Tolerance Isn’t the Only Virtue

A huge concern in today’s society is that the virtue of tolerance is often attempted in isolation and promoted apart from other traditional virtues such as justice, temperance, courage, and, of course, wisdom. The result is a society populated by individuals who single mindedly extol tolerance, but who clearly lack the wisdom necessary to avoid the extremes of too-tolerant and not tolerant enough. Those who fall into the latter extreme — of suppressing what should be put up with — are those “intolerant” people who are so self-assured of their own tolerance. The former are those who are “intolerant” of almost any degree of intolerance.

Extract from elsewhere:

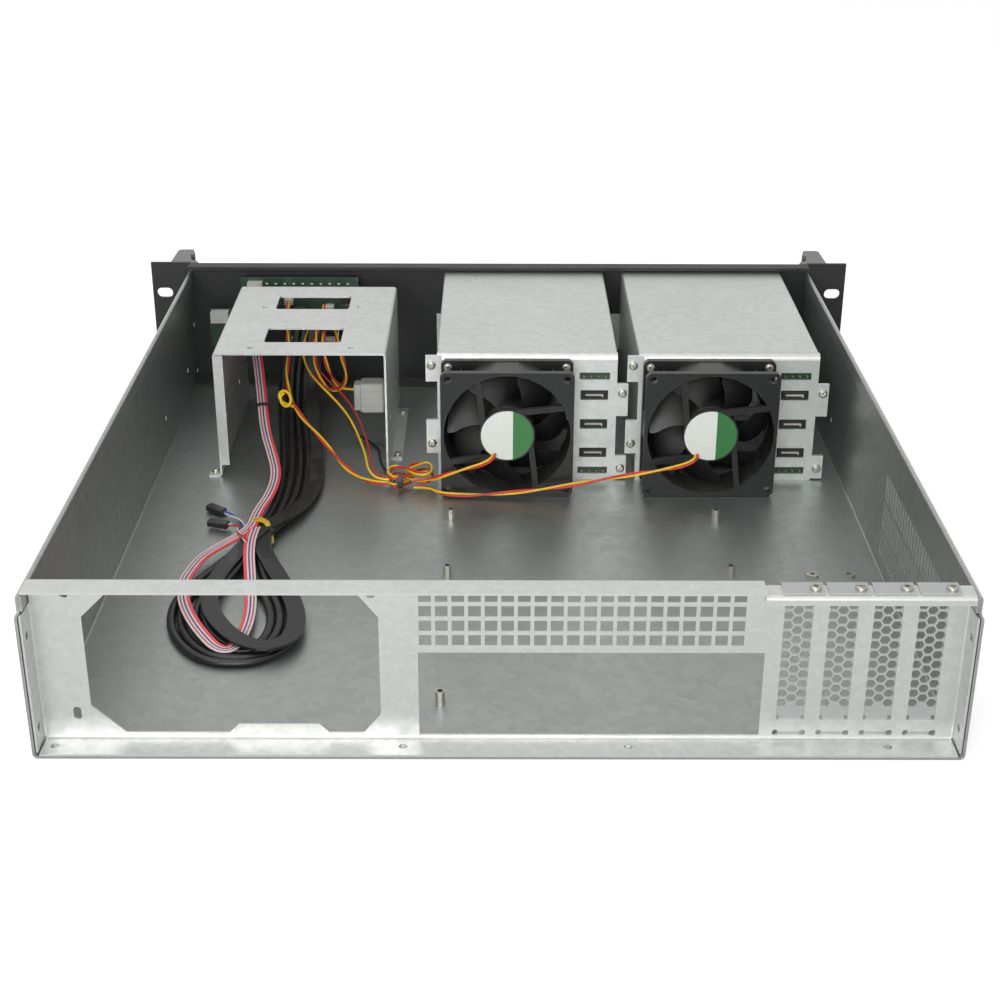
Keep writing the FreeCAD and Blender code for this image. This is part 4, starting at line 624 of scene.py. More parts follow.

Dr. Montague Brown, Saint Anselm College Professor and Thomistic scholar, spoke of the stark choices for us, today in society, regarding tolerance:

“Tolerance accepts some inappropriate behavior for the sake of the common good.”

“Relativism denies that good has any universal meaning and so accepts all behavior.”

This state of affairs should be a warning to us all. We cannot compensate for the collapse of tolerance in society by solely advocating tolerance as an end in itself. This is the mistake to which academics and social critics seem oblivious.

In the Nicomachean Ethics, Aristotle proposed that humans are social, rational animals that seek to “live well.” To that end, he proposed a system of ethics designed to help us reach eudaimonia, a state that means living well or flourishing. Eudaimonia is reached by living virtuously and building up your character traits until you don’t even have to think about your choices before making the right one.

Aristotle sees virtues as character traits and tendencies to act in a particular way.

This student of Plato and tutor of Alexander the Great was clear regarding the virtues and how they influence each other to form character traits.

Absent temperance, courage and justice, there can be no wisdom, and without the latter – tolerance or ‘practical wisdom’ is just a word we use to make ourselves feel better – about who we say we are – in relation to others.